6年前に観たダンス作品が、新しい衝撃を引き連れて、記憶の奥のほうから飛び出してきた。イギリスを拠点に活動するカンパニーの作品だったんだが、あのダンス、あのシーンは、今パレスチナで起こっていることを表していたんだと。現在進行形で現実に起きている悲劇を、私はあの時のダンス公演で既に観ていた。
あの時の私は、イスラエルやパレスチナがそれぞれに抱える苦しみや憎しみについて何も知らなかった。そして、あの作品が本当にパレスチナについて表現したダンスだったか、創作者の真意は分からない。
”あの時のあれ”が後々になって、自分に影響を及ぼしていることに気付いたりするのがアートの魅力であり、恐ろしさ。あの時にあのダンスを観たことが、今も繰り返される憎悪の応酬に私が向き合うヒントになっている。
あのダンス作品のラストを思い出すことができない。
2024年1月にイスラエルのダンスカンパニーであるバットシェバ舞踊団が来日するらしい。本当に素晴らしいカンパニーだが、今は観る気にはなれない。観ていいものではないという忌避感がある。なぜならイスラエル大使館が後援に入っているから。ここ数年、コロナで中止を余儀なくされていた中での待望の来日公演だった、それが平時ならば。

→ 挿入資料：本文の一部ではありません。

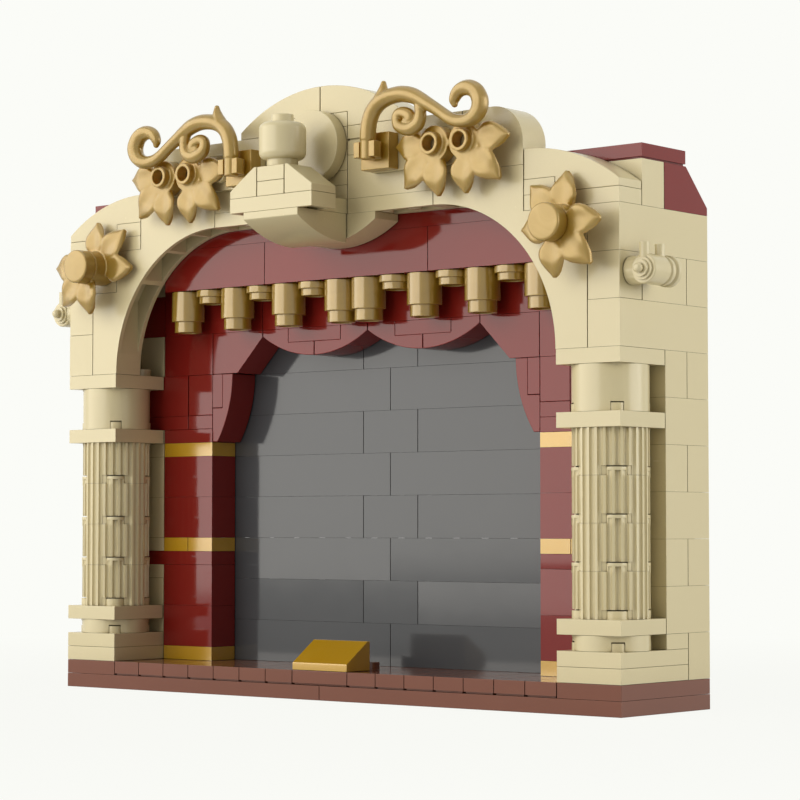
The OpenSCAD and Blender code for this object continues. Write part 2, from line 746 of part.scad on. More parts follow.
module curtain_bricks() color(red) both() {
    for (z = [floor_z + 1, floor_z + 1 + brick, course(3), course(4), capital_top])
        place(leg_x, curtain_row, z) block(2, 1, brick);
    place(leg_x + 1, curtain_row, course(6)) block(2, 1, brick);
}

module curtain_plates() color(red) both() {
    place(leg_x, curtain_row, course(3) - 2) block(3, 1, 1);
    place(leg_x, curtain_row, shaft_top) block(2, 1, 1);
    place(leg_x, curtain_row, shaft_top + 1) block(1, 1, 1);
    place(leg_x + 1, curtain_row, shaft_top + 1) block(2, 1, 1);
}

module drape_stud_bricks() color(red) both() place(leg_x, curtain_row, course(6)) turned(-90) stud_brick();

module drape_filler_plates() color(red) both() {
    place(leg_x, curtain_row, capital_top - pitch_level) rotate([0, -90, 0]) block(1, 1, 1);
    place(swag_x - 1, curtain_row, swag_top - 1) block(2, 1, 1);
}

module half_bows() color(red) both() {
    place(leg_x, curtain_row + 1, capital_top) rotate([0, 90, 180]) bow(2, 2, 1);
    place(swag_x, curtain_row, swag_top) rotate([0, 180, 0]) hanging_bow(2, 2, 1);
    place(swag_x, curtain_row + 1, swag_top) rotate([180, 0, 0]) hanging_bow(2, 2, 1);
}

module drape_corner_slopes() color(red) both() place(arch_x, curtain_row, capital_top) {
    h = brick * plate_h - stack_gap;
    l = 2 * pitch - side_gap;
    translate([0, side_gap, 0]) side_profile(pitch - 2 * side_gap)
        polygon([[pitch, 0], [l, 0], [l, h], [side_gap, h], [side_gap, h - lip_t]]);
    studs(2, 1, h);
}

module header_bricks() color(red) {
    both() place(arch_x - 1, header_row, fringe_top) block(arch_count, 1, brick);
    place(1 - arch_x, header_row, fringe_top) block(2 * arch_x - 2, 1, brick);
    both() place(1, header_row, eaves_z) block(leg_x, 1, brick);
    place(-1, header_row, eaves_z) block(2, 1, brick);
}

module fringe_tassels_long() color(gilt) both()
    for (x = [0 : 2 : leg_x]) place(x, header_row, swag_top) tassel(brick);

module fringe_tassels_short() color(gilt) both()
    for (x = [1 : 2 : leg_x]) place(x, header_row, fringe_top - 1) tassel(1);

module valance_backing() color(red) {
    place(-arch_x, curtain_row, swag_top) block(2 * arch_x, 1, brick);
    both() {
        place(arch_x, curtain_row, swag_top) block(arch_count, 1, brick);
        place(wall_x, curtain_row, swag_top) block(1, 1, brick);
        place(0, curtain_row, fringe_top) block(wall_x, 1, brick);
    }
}

module rear_wall_bricks() color(grey) {
    for (z = [floor_z : 2 * brick : fringe_top - 1]) both() place(0, rear_row, z) block(wall_x, 1, brick);
    for (z = [floor_z + brick : 2 * brick : fringe_top]) {
        both() {
            place(1, rear_row, z) block(wall_x - 2, 1, brick);
            place(wall_x - 1, rear_row, z) block(1, 1, brick);
        }
        place(-1, rear_row, z) block(2, 1, brick);
    }
}

// A sloped roof piece: a studded ridge and a slope that falls to the back
module roof_slope(nx) {
    h = brick * plate_h - stack_gap;
    d = 2 * pitch - side_gap;
    inner_w = nx * pitch - 2 * wall_t;
    low_h = socket_h - 0.1;
    difference() {
        translate([side_gap, 0, 0]) rotate([90, 0, 90]) linear_extrude(nx * pitch - 2 * side_gap)
            polygon([[side_gap, 0], [d, 0], [d, lip_t], [pitch, h], [side_gap, h]]);
        translate([wall_t, wall_t, -1]) cube([inner_w, pitch - wall_t, h - roof_t + 1]);
        translate([wall_t, pitch - 1, -1]) cube([inner_w, pitch + 1 - wall_t, low_h + 1]);
    }
    for (i = [1 : nx - 1]) translate([i * pitch, pitch, 0]) difference() {
        cylinder(r = tube_r, h = low_h + bite);
        translate([0, 0, -1]) cylinder(d = stud_d, h = low_h + 1);
    }
    studs(nx, 1, h);
}

module roof_slopes() color(red) {
    wide = 2 * half_count / roof_count;
    for (i = [0 : roof_count - 1]) place(i * wide - half_count, curtain_row, eaves_z) roof_slope(wide);
}

module roof_cap_tiles() color(red) both() place(0, header_row, arch_top) tile(half_count, 2);

module gable_bricks() color(tan) both() place(shoulder_x, header_row, eaves_z) block(3, 1, brick);

base_plates();
stage_corner_plates();
stage_tiles();
stage_rear_plates();
stage_seat_plates();
stage_centre_tile();
prompter_box();
column_plinths();
column_base_rounds();
column_square_plates();
fluted_column_bricks();
column_drums();
side_wall_bricks();
side_wall_plates();
upper_wall_bricks();
ornament_stud_bricks();
arch_left();
arch_right();
shoulder_plates();
curved_slopes();
rounded_top_blocks();
crown_plates();
crown_centre_plate();
lintel_bricks();
lintel_fillers();
ornament_brackets();
frieze_plates();
frieze_tiles();
centre_boss_brick();
centre_disc();
bust_front_slope();
crown_half_bows();
bust_base_plate();
bust_cheek_slopes();
bust_torso_plates();
bust_head();
vine_clips();
vine_left();
vine_right();
leaf_sprigs();
flower_left();
flower_right();
side_fitting_left();
side_fitting_right();
curtain_gold_plates();
curtain_bricks();
curtain_plates();
drape_stud_bricks();
drape_filler_plates();
half_bows();
drape_corner_slopes();
header_bricks();
fringe_tassels_long();
fringe_tassels_short();
valance_backing();
rear_wall_bricks();
roof_slopes();
roof_cap_tiles();
gable_bricks();
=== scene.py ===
import math

import bpy
from mathutils import Matrix, Vector


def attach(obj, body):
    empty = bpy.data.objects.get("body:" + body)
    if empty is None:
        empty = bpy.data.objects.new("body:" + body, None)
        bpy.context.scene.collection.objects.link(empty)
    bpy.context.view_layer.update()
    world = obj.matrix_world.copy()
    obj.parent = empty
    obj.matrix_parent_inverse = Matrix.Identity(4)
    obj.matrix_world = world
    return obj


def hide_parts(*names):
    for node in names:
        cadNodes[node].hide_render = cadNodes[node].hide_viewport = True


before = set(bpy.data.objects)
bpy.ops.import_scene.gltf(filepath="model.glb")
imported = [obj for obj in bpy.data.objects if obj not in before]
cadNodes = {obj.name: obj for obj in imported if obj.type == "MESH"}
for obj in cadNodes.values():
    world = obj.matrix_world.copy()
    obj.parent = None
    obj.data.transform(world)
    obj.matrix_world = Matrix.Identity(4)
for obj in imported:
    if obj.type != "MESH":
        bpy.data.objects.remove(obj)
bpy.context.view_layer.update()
mm = 0.001
print("theatre: frame loaded,", len(cadNodes), "nodes")


# Small helpers for node trees

def put(tree, kind, inputs=None, **settings):
    # adds a node, sets its options, then links or sets its inputs
    node = tree.nodes.new(kind)
    for key, value in settings.items():
        setattr(node, key, value)
    for socket, value in (inputs or {}).items():
        if isinstance(value, bpy.types.NodeSocket):
            tree.links.new(value, node.inputs[socket])
        else:
            node.inputs[socket].default_value = value
    return node


def sums(tree, operation, first, second, clamp=False):
    node = put(tree, "ShaderNodeMath", {0: first, 1: second}, operation=operation, use_clamp=clamp)
    return node.outputs[0]


def vectorSums(tree, operation, inputs, result=0):
    return put(tree, "ShaderNodeVectorMath", inputs, operation=operation).outputs[result]


def remap(tree, value, fromLow, fromHigh, toLow, toHigh):
    # a straight ramp, held at both ends
    node = put(tree, "ShaderNodeMapRange", {"Value": value, "From Min": fromLow, "From Max": fromHigh,
                                            "To Min": toLow, "To Max": toHigh})
    return node.outputs["Result"]


def noise(tree, place, scale, detail, roughness=0.5, distortion=0.0):
    node = put(tree, "ShaderNodeTexNoise", {"Vector": place, "Scale": scale, "Detail": detail,
                                            "Roughness": roughness, "Distortion": distortion})
    return node.outputs["Fac"]


def blendColours(tree, share, first, second):
    node = put(tree, "ShaderNodeMix", {0: share, 6: first, 7: second}, data_type="RGBA")
    return node.outputs[2]


def bump(tree, height, depth, normal, invert=False):
    node = put(tree, "ShaderNodeBump", {"Strength": 1.0, "Distance": depth, "Height": height,
                                        "Normal": normal}, invert=invert)
    return node.outputs[0]


def shaderGroup(name, inputs, outputs):
    group = bpy.data.node_groups.new(name, "ShaderNodeTree")
    for label, kind, value in inputs:
        socket = group.interface.new_socket(name=label, in_out="INPUT", socket_type=kind)
        if value is not None:
            socket.default_value = value
    for label, kind in outputs:
        group.interface.new_socket(name=label, in_out="OUTPUT", socket_type=kind)
    return group, put(group, "NodeGroupInput").outputs, put(group, "NodeGroupOutput").inputs


def useGroup(tree, group, inputs):
    return put(tree, "ShaderNodeGroup", inputs, node_tree=group).outputs


def rgb(colour):
    return (*colour, 1.0)


# Camera, at the photograph's place and angle

cameraView = {
    "place": (0.37098, -0.43119, 0.03722),
    "right": (0.76643, 0.64232, 0.0),
    "up": (0.032415, -0.038678, 0.998726),
    "lens": 114.8,
    "sensor": 36,
}


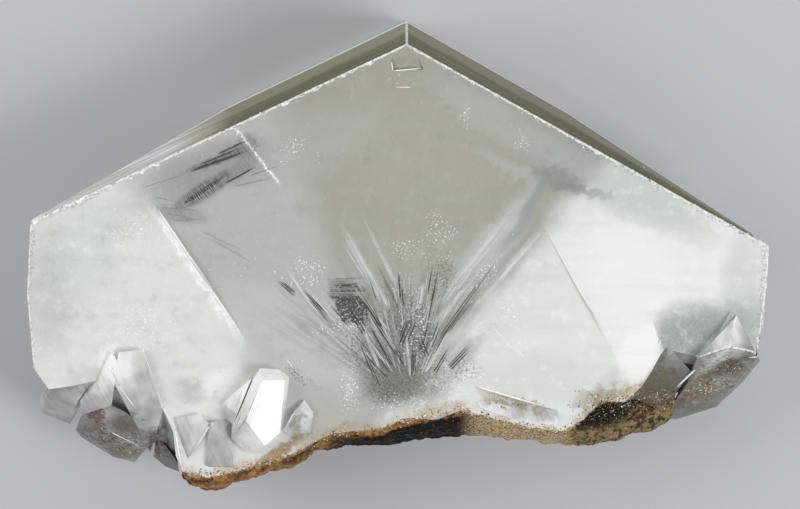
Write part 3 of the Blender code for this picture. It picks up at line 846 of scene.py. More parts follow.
# %% The fan's foot
def fan_foot_colours(finish, colour):
    """The dark grain at the fan's foot, the dark window beside it, the white specks and a line of dots."""
    x, y = finish.wavy
    dark_grain = finish.blobs(DARK_GRAIN, 0.9, x, y) * finish.rise(finish.coarse, 0.52, 0.40)
    colour = finish.mix(dark_grain * 0.6, colour, (0.05, 0.06, 0.045))

    window = finish.rise(finish.beside((-8.6, -3.6), (-6.4, -9.0), x, finish.y), -0.2, 0.2)
    window = window * finish.rise(finish.beside((-3.4, -9.8), (-4.2, -3.2), x, finish.y), -0.3, 0.3)
    window = window * finish.rise(finish.y + finish.fine * 1.5, -9.2, -8.4)
    window = window * finish.rise(finish.y + finish.fine, -2.6, -3.6)
    lines = finish.noise(1.0, 2.0, 0.6, finish.join(finish.x * 0.12, finish.y * 5.0, 0.0))
    shut = finish.largest(finish.rise(finish.y, -5.0, -5.6), finish.rise(lines, 0.50, 0.44))
    finish.window = window * shut * finish.rise(finish.grain, 0.60, 0.50)
    colour = finish.mix(finish.window * 0.92, colour, (0.02, 0.028, 0.02))

    finish.specks = finish.rise(finish.grain + finish.blobs(SPECKLED, 0.9, x, y) * 0.13, 0.70, 0.76)
    colour = finish.mix(finish.specks, colour, PURE_WHITE)
    dots = finish.strip((-13.9, -14.4), (-11.1, -17.0), 0.35, 0.35, x, y)
    return finish.mix(dots * finish.rise(finish.coarse, 0.50, 0.42), colour, (0.06, 0.025, 0.03))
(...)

病院を破壊して、子どもや病人を問答無用に殺すことを許す理由など存在しない。核を使っていい理由などひとつもない。そんなことがまかり通る理由などあるわけがない。イスラエルは、このシンプルで明確な事実に反する国家として私の目に映っている。理屈を並べて虐殺を肯定する国家が後援するアートに、ブラボーなどと言って拍手している観客の姿を想像するだけで寒気がする。
彩の国、北九州、びわ湖ホールは予定通り上演を敢行するのだろうか。日本のコンテンポラリーダンスに長年尽力してきた有数の公共ホールが下す決断は、今後の日本のコンテンポラリーダンスやアートに大きな影響を及ぼしていくはずだ。希望はもてない。